AN OCEAN UNDER PRESSURE

A CLIMATE ODYSSEY

Climate change is difficult to perceive on a daily basis. This also concerns the rise in air and sea temperature or in the level of the ocean. However its effects on natural phenomena are frighteningly real. The coastal zone is first in line face to the effects of climate change.

The ocean absorbs and stores both solar energy as well as the excess heat generated directly or indirectly by human activities. The ocean is therefore a massive heat reservoir, possessing a higher thermal capacity than the continents, and worth a thousand times more than that of the atmosphere. It is acknowledged that the volume of water in the ocean expands with the rise in temperature. Indeed, for an equal mass of water, hot water represents a greater volume than that of cold water. Thus, global sea level has been rising due to the effects of excess heat stored by the oceans and to increase in the volume of water from melting glaciers. Since 1992, it has already risen by an average of three millimetres per year. This trend is now accelerating.

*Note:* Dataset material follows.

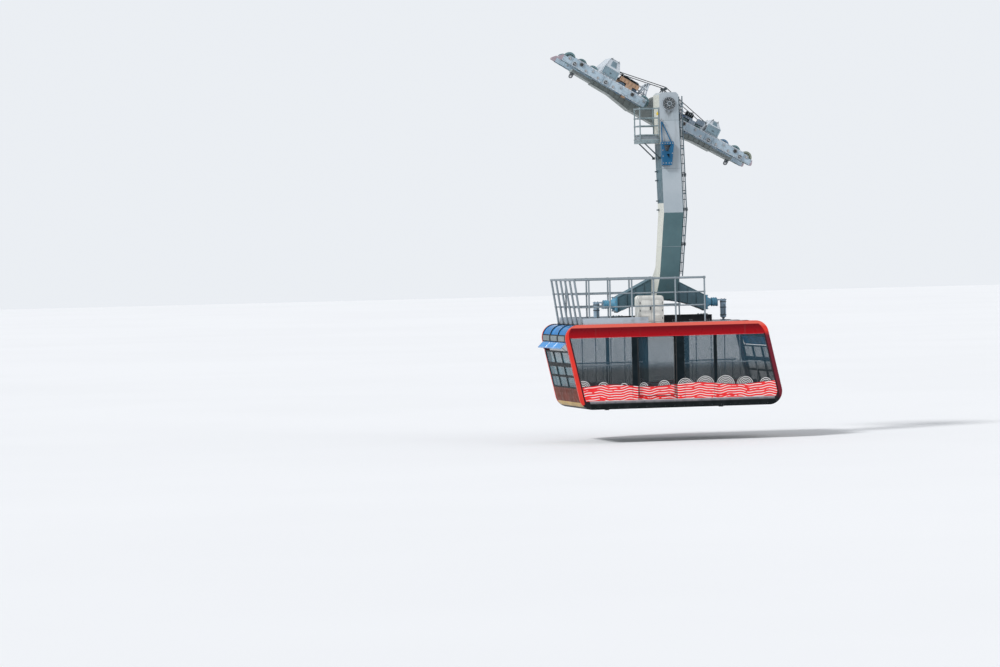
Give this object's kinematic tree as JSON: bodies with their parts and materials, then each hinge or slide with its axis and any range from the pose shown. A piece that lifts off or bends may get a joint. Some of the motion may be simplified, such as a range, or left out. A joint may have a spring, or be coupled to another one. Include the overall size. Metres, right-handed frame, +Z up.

Nevertheless, this sea level increase can vary geographically according to the influence of winds and ocean currents. Another attenuating factor can be the progressive rising of certain land masses, in response to the decrease in the weight of the glaciers that have disappeared since the last glaciation. This effect, however, remains very localized.

The more the temperature rises at the surface ocean, the more it heats the air and increases the amount of water evaporating into the atmosphere. Some of this water vapour, transported by the wind, eventually reaches the continents. The water cycle in the atmosphere has therefore changed, becoming more disturbed. The changes observed include a tendency towards an intensification of rainfall and more severe droughts occurring in certain parts of the world.

The increase of heat in the ocean, coupled to interactions with the atmosphere, also seems to have impacted the general circulation of the atmosphere. Large wind structures appear to shift in latitude, with the tropical belt that tends to expand, while westerly wind systems seem to be strengthening in the North Atlantic. Larger and larger networks of observations in this ocean basin are beginning to perceive an increasing intensity of hurricanes. Additionally, increased flooding event have also been reported.

Rising sea levels, strengthening of winds, storms and cyclones particularly affect coastal areas. The deterioration of natural environments also weakens their capacity to resist against the severe consequences of climate change: these include coastal erosion, a drop in biodiversity and migration of populations. They inevitably lead to environmental, economic and social disparities.